- Exercise: Print the data exactly as it is given, please.

- Data block:
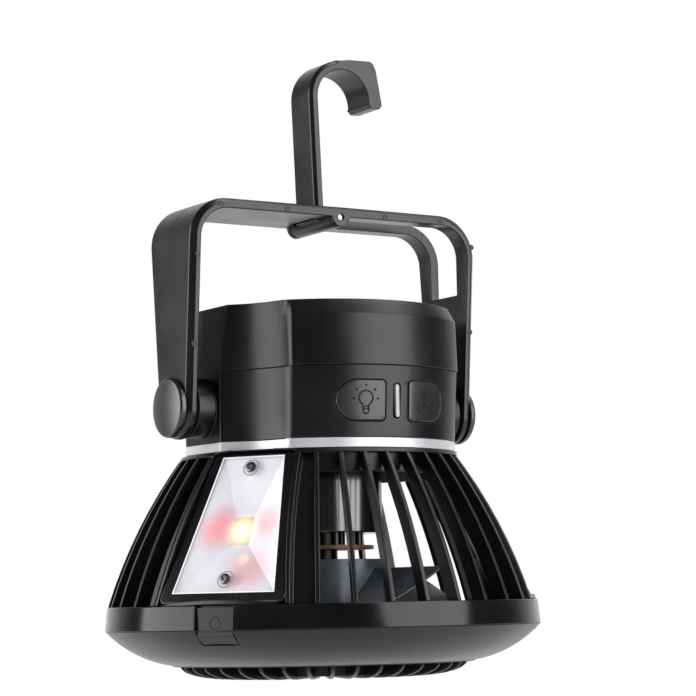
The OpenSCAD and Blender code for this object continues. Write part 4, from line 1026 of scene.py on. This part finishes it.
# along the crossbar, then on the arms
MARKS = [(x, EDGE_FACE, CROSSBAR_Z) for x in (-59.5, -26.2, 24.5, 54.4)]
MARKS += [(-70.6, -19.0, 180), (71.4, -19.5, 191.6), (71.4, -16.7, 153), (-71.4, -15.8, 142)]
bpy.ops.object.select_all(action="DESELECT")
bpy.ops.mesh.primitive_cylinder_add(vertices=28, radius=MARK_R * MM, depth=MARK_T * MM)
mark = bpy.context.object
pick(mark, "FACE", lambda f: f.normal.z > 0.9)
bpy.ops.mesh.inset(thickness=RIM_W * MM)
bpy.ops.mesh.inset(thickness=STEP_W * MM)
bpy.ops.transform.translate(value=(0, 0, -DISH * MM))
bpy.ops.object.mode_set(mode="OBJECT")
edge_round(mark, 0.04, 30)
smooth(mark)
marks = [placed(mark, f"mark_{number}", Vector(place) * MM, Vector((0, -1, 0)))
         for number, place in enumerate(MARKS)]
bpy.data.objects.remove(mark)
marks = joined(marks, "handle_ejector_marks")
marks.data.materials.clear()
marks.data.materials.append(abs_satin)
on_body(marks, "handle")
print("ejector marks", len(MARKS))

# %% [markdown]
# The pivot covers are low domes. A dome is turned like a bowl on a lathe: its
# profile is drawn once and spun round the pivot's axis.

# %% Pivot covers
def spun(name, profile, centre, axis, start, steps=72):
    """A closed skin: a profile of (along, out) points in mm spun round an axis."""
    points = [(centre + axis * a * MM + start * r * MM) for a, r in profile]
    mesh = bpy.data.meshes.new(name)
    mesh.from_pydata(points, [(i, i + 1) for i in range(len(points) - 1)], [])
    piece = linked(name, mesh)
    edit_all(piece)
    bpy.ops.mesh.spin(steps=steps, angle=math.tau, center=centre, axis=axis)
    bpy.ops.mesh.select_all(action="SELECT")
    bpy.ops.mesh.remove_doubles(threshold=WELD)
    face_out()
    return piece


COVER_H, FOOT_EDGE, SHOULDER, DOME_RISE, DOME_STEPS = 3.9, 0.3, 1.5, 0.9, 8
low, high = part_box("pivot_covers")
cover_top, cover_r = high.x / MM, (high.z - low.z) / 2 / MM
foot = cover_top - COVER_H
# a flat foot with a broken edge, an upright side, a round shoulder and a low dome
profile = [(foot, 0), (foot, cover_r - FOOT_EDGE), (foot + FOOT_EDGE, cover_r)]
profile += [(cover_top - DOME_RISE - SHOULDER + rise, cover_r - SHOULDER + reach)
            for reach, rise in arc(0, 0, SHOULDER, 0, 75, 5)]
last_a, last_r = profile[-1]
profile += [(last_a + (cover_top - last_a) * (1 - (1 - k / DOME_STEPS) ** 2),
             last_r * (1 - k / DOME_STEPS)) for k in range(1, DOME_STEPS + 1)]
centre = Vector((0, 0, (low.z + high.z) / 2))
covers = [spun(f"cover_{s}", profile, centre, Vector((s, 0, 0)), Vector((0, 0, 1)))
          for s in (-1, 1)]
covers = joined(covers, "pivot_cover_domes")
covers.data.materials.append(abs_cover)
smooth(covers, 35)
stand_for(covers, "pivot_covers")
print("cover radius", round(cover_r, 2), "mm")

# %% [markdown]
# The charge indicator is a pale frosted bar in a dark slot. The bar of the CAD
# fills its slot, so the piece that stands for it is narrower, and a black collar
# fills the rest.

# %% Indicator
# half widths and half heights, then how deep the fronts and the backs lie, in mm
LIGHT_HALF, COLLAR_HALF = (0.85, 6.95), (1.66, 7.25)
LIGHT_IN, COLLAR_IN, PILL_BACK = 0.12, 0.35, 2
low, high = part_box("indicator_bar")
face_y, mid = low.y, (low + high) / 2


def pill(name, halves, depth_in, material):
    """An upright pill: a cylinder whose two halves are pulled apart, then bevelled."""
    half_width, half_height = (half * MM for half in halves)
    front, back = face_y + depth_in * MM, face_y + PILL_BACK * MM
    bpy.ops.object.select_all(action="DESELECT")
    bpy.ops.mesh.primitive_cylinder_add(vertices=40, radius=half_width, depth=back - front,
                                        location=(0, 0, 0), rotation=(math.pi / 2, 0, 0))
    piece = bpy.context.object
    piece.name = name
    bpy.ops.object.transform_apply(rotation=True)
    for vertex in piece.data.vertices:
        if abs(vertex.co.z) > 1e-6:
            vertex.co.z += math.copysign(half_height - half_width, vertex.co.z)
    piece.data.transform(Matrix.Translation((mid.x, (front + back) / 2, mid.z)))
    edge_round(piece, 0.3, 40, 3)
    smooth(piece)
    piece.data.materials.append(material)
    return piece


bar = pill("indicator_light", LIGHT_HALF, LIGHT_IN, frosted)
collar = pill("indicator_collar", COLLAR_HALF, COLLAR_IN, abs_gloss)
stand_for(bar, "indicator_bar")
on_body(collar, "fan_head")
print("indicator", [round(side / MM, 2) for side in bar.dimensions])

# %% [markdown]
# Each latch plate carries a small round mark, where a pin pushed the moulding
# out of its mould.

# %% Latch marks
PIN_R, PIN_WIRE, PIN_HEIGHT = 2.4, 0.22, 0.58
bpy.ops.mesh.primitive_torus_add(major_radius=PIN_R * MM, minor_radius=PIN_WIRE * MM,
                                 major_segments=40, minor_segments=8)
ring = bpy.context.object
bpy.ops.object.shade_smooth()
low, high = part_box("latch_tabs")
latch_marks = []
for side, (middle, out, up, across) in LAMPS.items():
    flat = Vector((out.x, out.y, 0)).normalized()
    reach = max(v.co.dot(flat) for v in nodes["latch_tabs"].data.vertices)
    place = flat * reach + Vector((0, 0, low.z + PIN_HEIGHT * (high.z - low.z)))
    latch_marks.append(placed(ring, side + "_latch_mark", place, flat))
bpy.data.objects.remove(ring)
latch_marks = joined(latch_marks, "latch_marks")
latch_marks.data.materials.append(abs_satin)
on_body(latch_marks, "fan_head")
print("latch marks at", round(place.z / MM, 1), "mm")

- Exercise result:
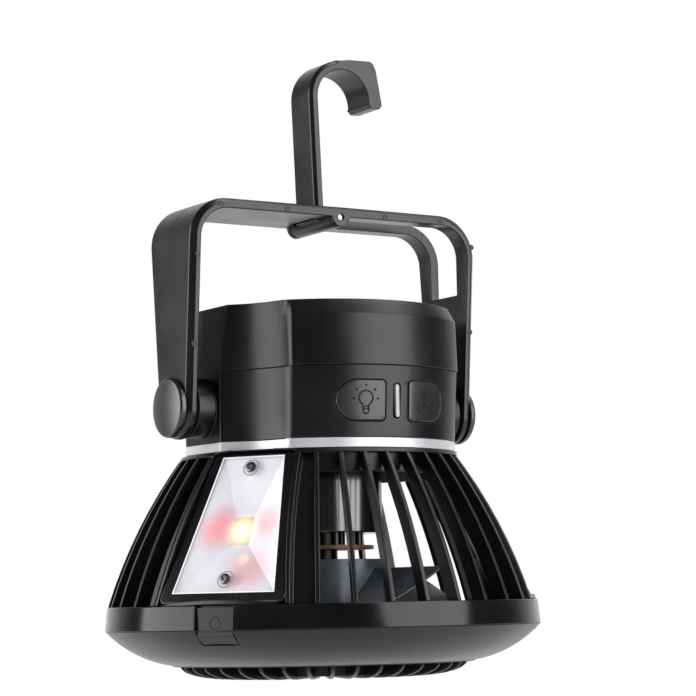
The OpenSCAD and Blender code for this object continues. Write part 4, from line 1026 of scene.py on. This part finishes it.
# along the crossbar, then on the arms
MARKS = [(x, EDGE_FACE, CROSSBAR_Z) for x in (-59.5, -26.2, 24.5, 54.4)]
MARKS += [(-70.6, -19.0, 180), (71.4, -19.5, 191.6), (71.4, -16.7, 153), (-71.4, -15.8, 142)]
bpy.ops.object.select_all(action="DESELECT")
bpy.ops.mesh.primitive_cylinder_add(vertices=28, radius=MARK_R * MM, depth=MARK_T * MM)
mark = bpy.context.object
pick(mark, "FACE", lambda f: f.normal.z > 0.9)
bpy.ops.mesh.inset(thickness=RIM_W * MM)
bpy.ops.mesh.inset(thickness=STEP_W * MM)
bpy.ops.transform.translate(value=(0, 0, -DISH * MM))
bpy.ops.object.mode_set(mode="OBJECT")
edge_round(mark, 0.04, 30)
smooth(mark)
marks = [placed(mark, f"mark_{number}", Vector(place) * MM, Vector((0, -1, 0)))
         for number, place in enumerate(MARKS)]
bpy.data.objects.remove(mark)
marks = joined(marks, "handle_ejector_marks")
marks.data.materials.clear()
marks.data.materials.append(abs_satin)
on_body(marks, "handle")
print("ejector marks", len(MARKS))

# %% [markdown]
# The pivot covers are low domes. A dome is turned like a bowl on a lathe: its
# profile is drawn once and spun round the pivot's axis.

# %% Pivot covers
def spun(name, profile, centre, axis, start, steps=72):
    """A closed skin: a profile of (along, out) points in mm spun round an axis."""
    points = [(centre + axis * a * MM + start * r * MM) for a, r in profile]
    mesh = bpy.data.meshes.new(name)
    mesh.from_pydata(points, [(i, i + 1) for i in range(len(points) - 1)], [])
    piece = linked(name, mesh)
    edit_all(piece)
    bpy.ops.mesh.spin(steps=steps, angle=math.tau, center=centre, axis=axis)
    bpy.ops.mesh.select_all(action="SELECT")
    bpy.ops.mesh.remove_doubles(threshold=WELD)
    face_out()
    return piece


COVER_H, FOOT_EDGE, SHOULDER, DOME_RISE, DOME_STEPS = 3.9, 0.3, 1.5, 0.9, 8
low, high = part_box("pivot_covers")
cover_top, cover_r = high.x / MM, (high.z - low.z) / 2 / MM
foot = cover_top - COVER_H
# a flat foot with a broken edge, an upright side, a round shoulder and a low dome
profile = [(foot, 0), (foot, cover_r - FOOT_EDGE), (foot + FOOT_EDGE, cover_r)]
profile += [(cover_top - DOME_RISE - SHOULDER + rise, cover_r - SHOULDER + reach)
            for reach, rise in arc(0, 0, SHOULDER, 0, 75, 5)]
last_a, last_r = profile[-1]
profile += [(last_a + (cover_top - last_a) * (1 - (1 - k / DOME_STEPS) ** 2),
             last_r * (1 - k / DOME_STEPS)) for k in range(1, DOME_STEPS + 1)]
centre = Vector((0, 0, (low.z + high.z) / 2))
covers = [spun(f"cover_{s}", profile, centre, Vector((s, 0, 0)), Vector((0, 0, 1)))
          for s in (-1, 1)]
covers = joined(covers, "pivot_cover_domes")
covers.data.materials.append(abs_cover)
smooth(covers, 35)
stand_for(covers, "pivot_covers")
print("cover radius", round(cover_r, 2), "mm")

# %% [markdown]
# The charge indicator is a pale frosted bar in a dark slot. The bar of the CAD
# fills its slot, so the piece that stands for it is narrower, and a black collar
# fills the rest.

# %% Indicator
# half widths and half heights, then how deep the fronts and the backs lie, in mm
LIGHT_HALF, COLLAR_HALF = (0.85, 6.95), (1.66, 7.25)
LIGHT_IN, COLLAR_IN, PILL_BACK = 0.12, 0.35, 2
low, high = part_box("indicator_bar")
face_y, mid = low.y, (low + high) / 2


def pill(name, halves, depth_in, material):
    """An upright pill: a cylinder whose two halves are pulled apart, then bevelled."""
    half_width, half_height = (half * MM for half in halves)
    front, back = face_y + depth_in * MM, face_y + PILL_BACK * MM
    bpy.ops.object.select_all(action="DESELECT")
    bpy.ops.mesh.primitive_cylinder_add(vertices=40, radius=half_width, depth=back - front,
                                        location=(0, 0, 0), rotation=(math.pi / 2, 0, 0))
    piece = bpy.context.object
    piece.name = name
    bpy.ops.object.transform_apply(rotation=True)
    for vertex in piece.data.vertices:
        if abs(vertex.co.z) > 1e-6:
            vertex.co.z += math.copysign(half_height - half_width, vertex.co.z)
    piece.data.transform(Matrix.Translation((mid.x, (front + back) / 2, mid.z)))
    edge_round(piece, 0.3, 40, 3)
    smooth(piece)
    piece.data.materials.append(material)
    return piece


bar = pill("indicator_light", LIGHT_HALF, LIGHT_IN, frosted)
collar = pill("indicator_collar", COLLAR_HALF, COLLAR_IN, abs_gloss)
stand_for(bar, "indicator_bar")
on_body(collar, "fan_head")
print("indicator", [round(side / MM, 2) for side in bar.dimensions])

# %% [markdown]
# Each latch plate carries a small round mark, where a pin pushed the moulding
# out of its mould.

# %% Latch marks
PIN_R, PIN_WIRE, PIN_HEIGHT = 2.4, 0.22, 0.58
bpy.ops.mesh.primitive_torus_add(major_radius=PIN_R * MM, minor_radius=PIN_WIRE * MM,
                                 major_segments=40, minor_segments=8)
ring = bpy.context.object
bpy.ops.object.shade_smooth()
low, high = part_box("latch_tabs")
latch_marks = []
for side, (middle, out, up, across) in LAMPS.items():
    flat = Vector((out.x, out.y, 0)).normalized()
    reach = max(v.co.dot(flat) for v in nodes["latch_tabs"].data.vertices)
    place = flat * reach + Vector((0, 0, low.z + PIN_HEIGHT * (high.z - low.z)))
    latch_marks.append(placed(ring, side + "_latch_mark", place, flat))
bpy.data.objects.remove(ring)
latch_marks = joined(latch_marks, "latch_marks")
latch_marks.data.materials.append(abs_satin)
on_body(latch_marks, "fan_head")
print("latch marks at", round(place.z / MM, 1), "mm")